With home brewing in the mix, this move to "Variable Pricing" could become a social move as well as an economic decision for some customers. What's a craft beer lover to do when the prices for his favorite commercial porters and stouts and maple brown ales start inching skyward??

Okay a craft beer drinker you are already in a social subset. When the guy at the next table says "Simcoe", you know it's bitter, piney hop, not the newest addition to the Dow.

But do you stay with the group who can still afford to "pay the price to be the man"? Do you sacrifice other marginal purchases to keep buying the IPA that won a medal in Denver? OR do you truck on down to the Brew Supply store and talk to the owner for 30 minutes about which oak chips are best for your next brew project.

As a home brewer you will still be rubbing shoulders with guys who flew to Hilo to pick up 2 growlers of Mehana Hawaiian Crow Porter,  but you will also know 8 other people who can brew a better porter and will be happy to show you how to brew it as well.

The whole experience is more participatory...instead of being a consumer waiting  at the end of a long chain, subject to the whim of bean counters and distributors, you become the whole chain. Instead of calling the brewer at Kona Brewing in Kailua-Kona to ask him what Seasonal he decided to put on tap next week, you are corralling him at the Kona Beer Festival to ask him about the  type and percentage of specialty grains in his Barleywine.

It's a whole different outlook.

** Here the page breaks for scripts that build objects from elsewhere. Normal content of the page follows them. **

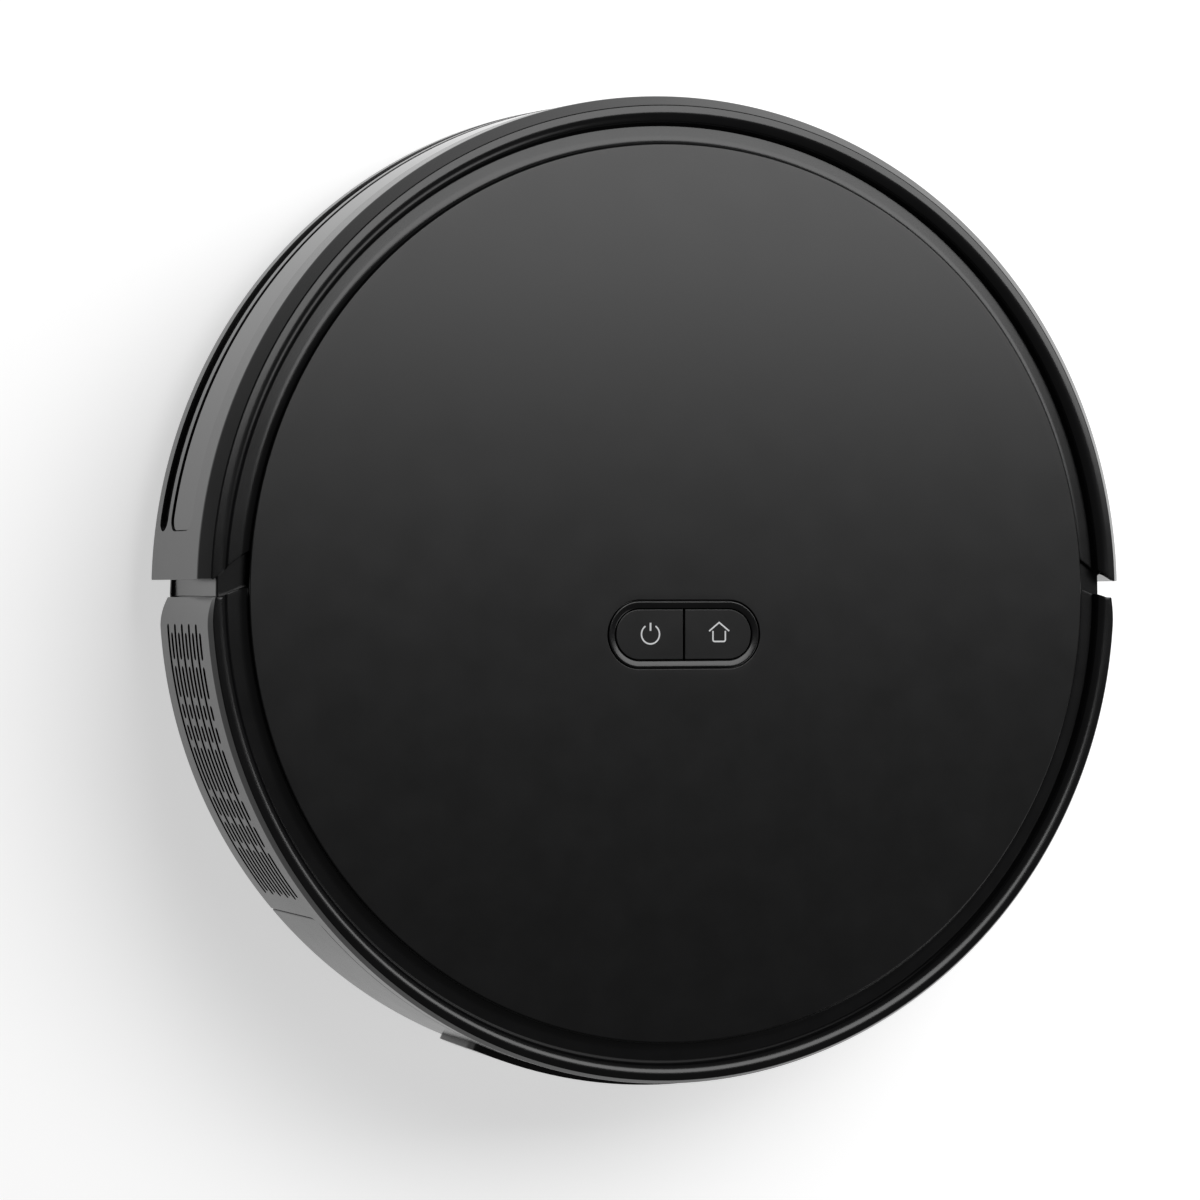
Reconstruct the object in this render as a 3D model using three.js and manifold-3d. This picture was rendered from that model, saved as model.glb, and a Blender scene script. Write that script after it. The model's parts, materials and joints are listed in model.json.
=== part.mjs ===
// Robot vacuum, built as its real assembly of separate pieces.
// Millimetres. +Z is up, the floor is z = 0, +Y is the front and +X the right side.
// The origin is on the floor, under the axis of the round body.
import * as THREE from 'three';
import { mergeVertices } from 'three/addons/utils/BufferGeometryUtils.js';
import Module from 'manifold-3d';

const wasm = await Module();
wasm.setup();

// ---------------------------------------------------------------- driving dimensions
const bodyRadius = 165;          // bumper, at its lower lip
const bodyHeight = 76;           // top of the raised rim
const groundClearance = 9.5;     // flat underside to the floor
const gap = 0.3;                 // play between neighbouring pieces
const roundSides = 60;           // facets of the big round shells

// raised rim and groove, from the outside inwards
const bumperLean = 2.9;          // the bumper wall leans out by this much at its lip
const rimChamfer = 3.5;          // sloping band outside the rim
const rimWidth = 2.0;            // flat top of the rim
const rimRise = 4.1;             // rounded band between groove and rim
const grooveWidth = 6.2;         // groove floor and its fillet
const panelDrop = 1.2;           // panel surface below the rim
const grooveDepth = 3.5;         // groove floor below the panel
const rimChamferDepth = 4.8;     // top edge of the bumper wall below the rim

// shells
const bumperBottom = 23.7;
const bumperTravel = 4;
const rearBottom = 17.3;
const rearLean = 1.0;
const rearEdgeDrop = 2.5;        // top edge of the rear wall below the rim
const shellWall = 2.7;
const panelThickness = 1.1;
const deckThickness = 2;
const baseThickness = 3.2;
const baseRim = 6.2;             // height of the sloping edge of the base

// infrared window and the slot under it
const windowTop = 61.3;
const windowBottom = 42.3;
const windowGroove = 2.2;
const slotTop = 37;
const slotBottom = 29.1;
const slotDepth = 1.3;
const windowEndAngle = 6.9;      // degrees ahead of the X axis

// vent field in the side wall
const ventRows = 10;
const ventPitch = 4.1;
const ventSlot = 1.9;
const ventFirstRow = 27.2;
const ventStart = 3.5;           // degrees behind the X axis
const ventEnd = 37.4;
const dashStart = 4.5;
const dashBreaks = [7.98, 12.4, 14.9, 17.55, 23.7, 26.95, 30.4];
const dashBreakWidth = 0.75;

// buttons in the panel
const pillLength = 53.2;
const pillWidth = 22;
const pillY = -13.4;
const bezelWidth = 2.4;
const buttonTravel = 0.6;

// dust bin
const binWidth = 120;
const binFront = -61;
const binFloor = 18;
const binTop = 63;
const binWall = 1.6;
const coverHalfAngle = 50;       // degrees each side of the rear axis
const coverTop = 66;
const gripHalfAngle = 24.5;
const gripRise = 1.6;

// drive wheels
const tyreDiameter = 66;
const tyreWidth = 17;
const wheelCentre = 118;         // each side of the middle
const wheelY = -5;               // axles behind the body axis, so that the weight rests on the caster
const wheelBoss = 44.6;          // hub diameter under the tyre
const armThickness = 18.5;
const armReach = 44;             // pivot ahead of the axle
const armPivotZ = 30;
const wellFrontClear = 16;       // ahead of the pivot
const wellRearClear = 9;         // behind the tyre
const wellWall = 2;

// main roller
const rollerDiameter = 33;
const rollerY = -30;
const rollerHeight = 18.5;
const bayHalfLength = 80;
const bayHalfWidth = 20;
const bayRoof = 38;

// front caster
const casterInset = 34.2;        // axis behind the edge of the flat underside
const casterWheelRadius = 10;
const casterTrail = 5;

// side brushes
const brushHubRadius = 125;      // from the body axis
const brushAngle = 45;           // degrees from straight ahead
const brushReach = 50;
const brushArms = 3;

// battery
const batteryLength = 72;
const batteryWidth = 72;
const batteryHeight = 20.5;
const batteryRear = 6;

// suction fan
const fanSideRoom = 8;           // from the dust bin to the fan housing
const fanFrontRoom = 3.5;        // from the wheel well to the fan housing
const fanWall = 2;
const impellerPlay = 4;          // from the impeller to the housing wall

// ---------------------------------------------------------------- worked-out dimensions
const wallTopRadius = bodyRadius - bumperLean;
const rimOuter = wallTopRadius - rimChamfer;
const rimInner = rimOuter - rimWidth;
const grooveOuter = rimInner - rimRise;
const panelRadius = grooveOuter - grooveWidth;
const panelTop = bodyHeight - panelDrop;
const panelBottom = panelTop - panelThickness;
const grooveFloor = panelTop - grooveDepth;
const bumperWallTop = bodyHeight - rimChamferDepth;
const rearRimOuter = rimOuter - gap;
const rearTopRadius = rearRimOuter + 1.3;
const rearWallTop = bodyHeight - rearEdgeDrop;
const rearBottomRadius = rearTopRadius + rearLean;
const flangeInner = panelRadius - 0.4;
const flangeTop = panelBottom - 0.5;
const flangeThickness = 1.1;
const deckTop = panelBottom - gap;
const ledgeTop = grooveFloor - flangeThickness - 0.4;
const ledgeBottom = ledgeTop - deckThickness;
const deckRadius = flangeInner - bumperTravel - 1;
const drumRadius = rimOuter - 3;
const drumWall = 2.4;
const panRadius = rearTopRadius - shellWall - gap;
const panRimTop = groundClearance + baseRim + 1.5;
const panFlatRadius = panRadius - 14.4;
const baseTop = groundClearance + baseThickness;
const wellTop = ledgeBottom - gap;
const wellInner = wheelCentre - tyreWidth / 2 - 2 - armThickness - 2;
const wellOuter = wheelCentre + tyreWidth / 2 + 2.5;
const tyreRadius = tyreDiameter / 2;
const armPivotY = wheelY + armReach;
const wellFront = armPivotY + wellFrontClear;
const wellRear = wheelY - tyreRadius - wellRearClear;
const casterY = panFlatRadius - casterInset;
const drumBottom = panRimTop + gap;
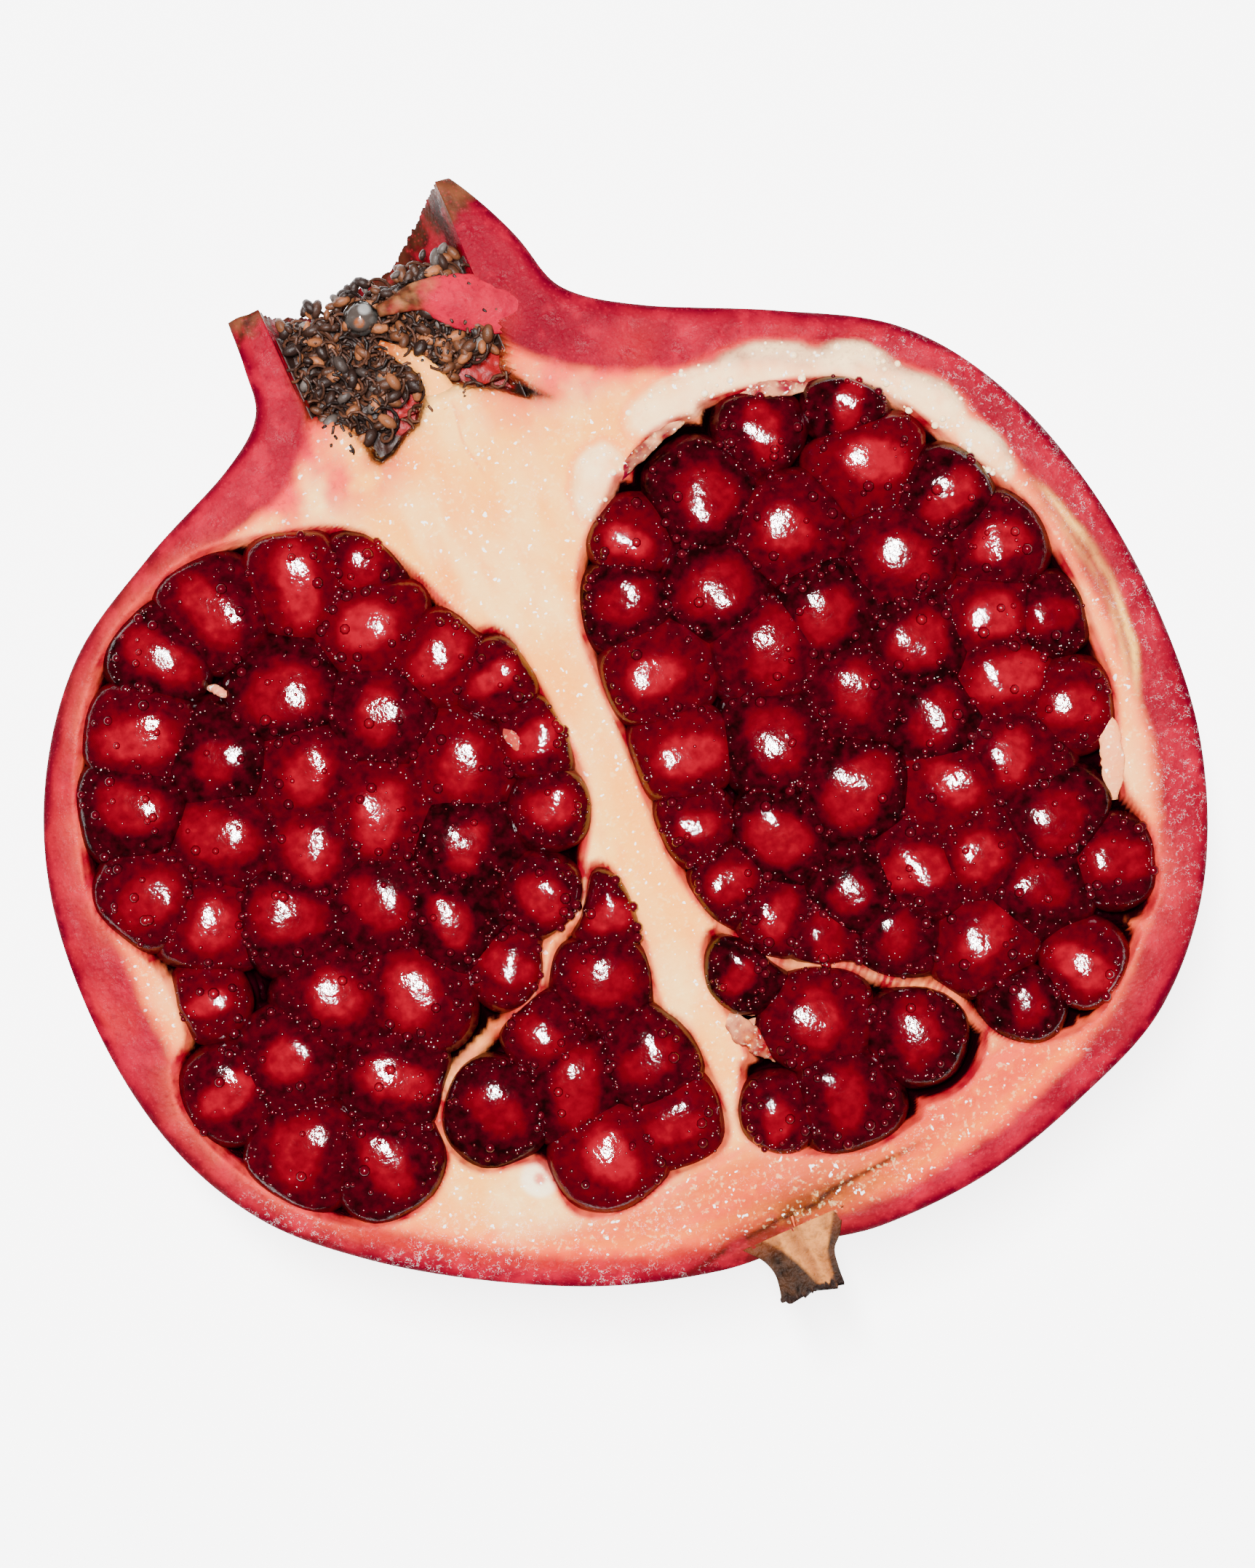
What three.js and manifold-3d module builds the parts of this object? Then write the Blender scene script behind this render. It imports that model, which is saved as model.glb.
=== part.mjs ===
// Half a pomegranate, cut from crown to stem and lying on its rounded back, cut face up.
// Millimetres. +Z is up out of the cut face, +Y runs from the stem to the crown.
// The origin is the middle of the small flat spot that the half rests on.
import * as THREE from "three";
import { mergeVertices } from "three/addons/utils/BufferGeometryUtils.js";
import Module from "manifold-3d";

const wasm = await Module();
wasm.setup();

// Driving dimensions. Shapes are drawn with the cut face at z = 0 and lifted by cutHeight at the end.
const cutHeight = 46.2; // from the resting spot up to the cut face
const backRoundness = 0.95; // depth of a cross-section as a share of its half width
const skinThickness = 3.0; // red rind over the body
const neckThickness = 3.6; // red rind under the crown
const liningThickness = 1.0; // thinnest pith between the rind and the arils
const gap = 0.3; // clearance between neighbouring pieces
const arilRadius = 4.8; // an aril with no close neighbour grows to this
const arilRise = 1.7; // top of a full aril above the cut face
const arilRoot = 5.4; // foot of an aril below the cut face, sunk in its bed
const bedDepth = 3.0; // top of the bed that the arils grow from
const arilSides = 7;
const skinSteps = [28, 18]; // rings from the stem to the crown, points of a ring from right to left
const floorSteps = [14, 12]; // the same for the floors of the chambers
const aboveCut = 6; // cutting solids reach this far above the cut face
const pithEnd = 12.3; // station where the pith ends under the crown

// The fruit's outside in the cut plane, station by station from the stem to the crown
const stemPole = [-2.3, -41.6];
const leftSide = [
  [-9.5, -40.9], [-19, -38.1], [-28.5, -33.3], [-37, -27.5], [-43.8, -20.8],
  [-48.2, -12], [-50, -1], [-49.2, 11], [-45.4, 21.2], [-38.6, 29.8],
  [-29.5, 35.2], [-20.5, 39.2], [-16.2, 42.4], [-15.3, 46.4], [-15, 50.2],
];
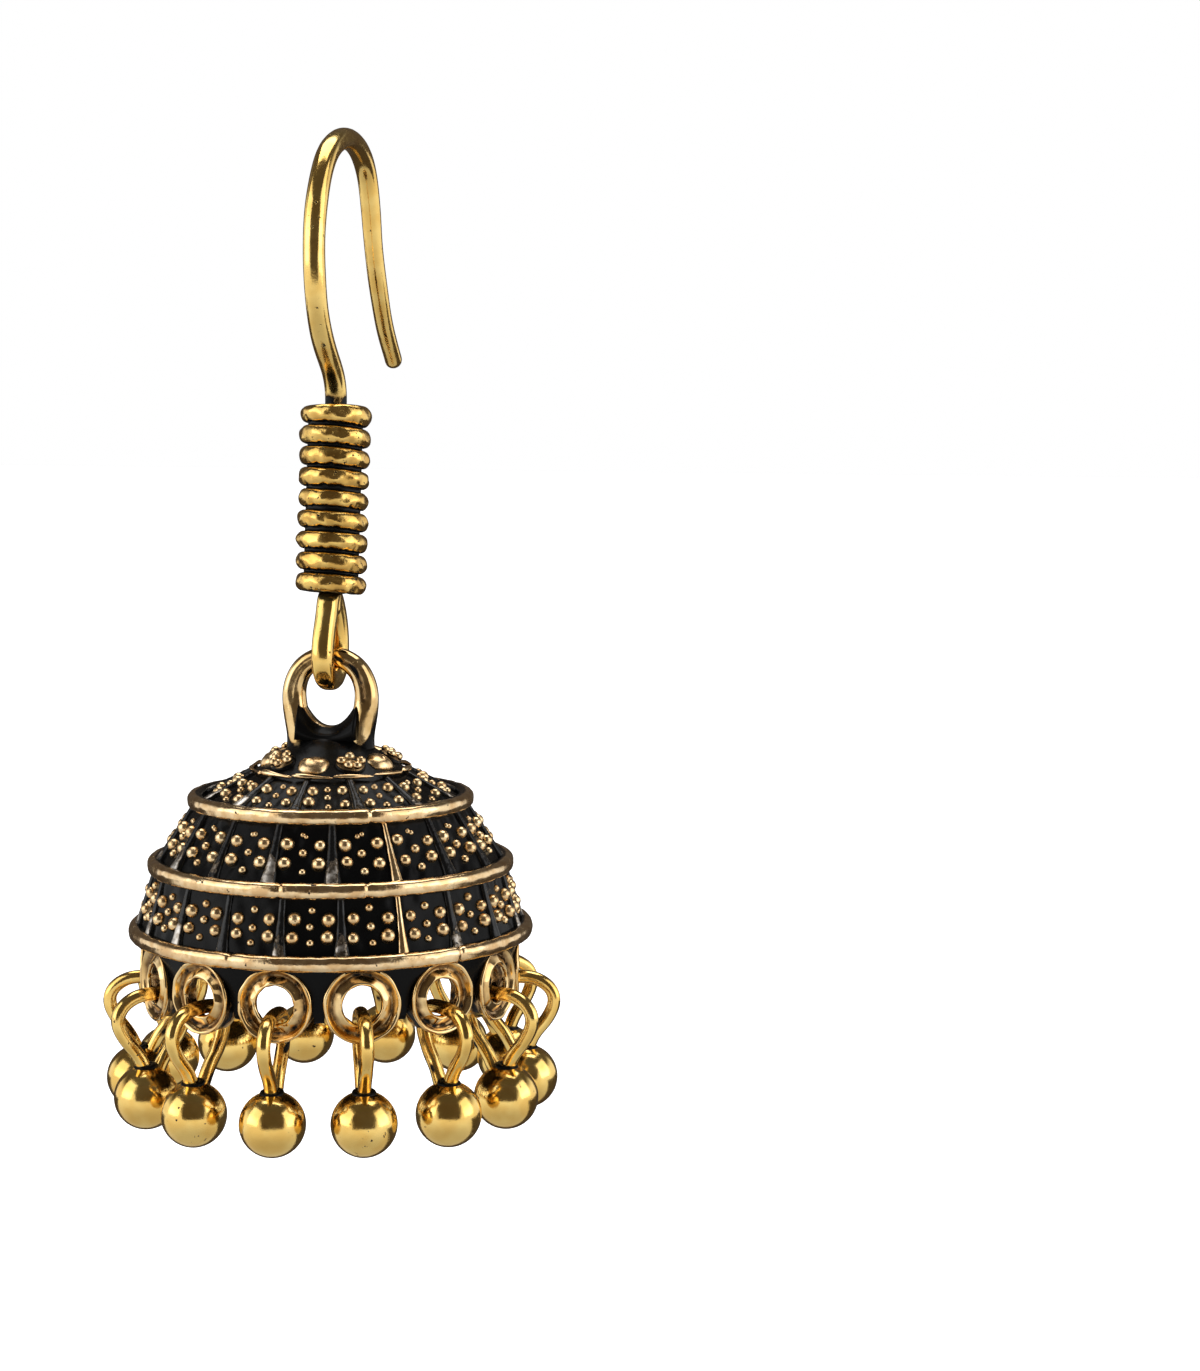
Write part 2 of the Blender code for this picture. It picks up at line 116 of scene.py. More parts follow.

Spassky said "Chess is like Life" But Fisher said "Chess IS Life". But he didn't have to make room for a used Frigidaire® in his garage, and his wife isn't pestering him to make some more Midas Touch.

Anyway, there's not much I can add to Dexter's comments except this: Hey, craft brewer! You wanted educated customers. But be careful what you wish for, because you may educate them right out of your market. PS: Connection to Anderson's Long Tail theory? I think Dexter's closing comments about "participatory" consumption and the consumer as the "whole chain" make a nice corrollary to the theory.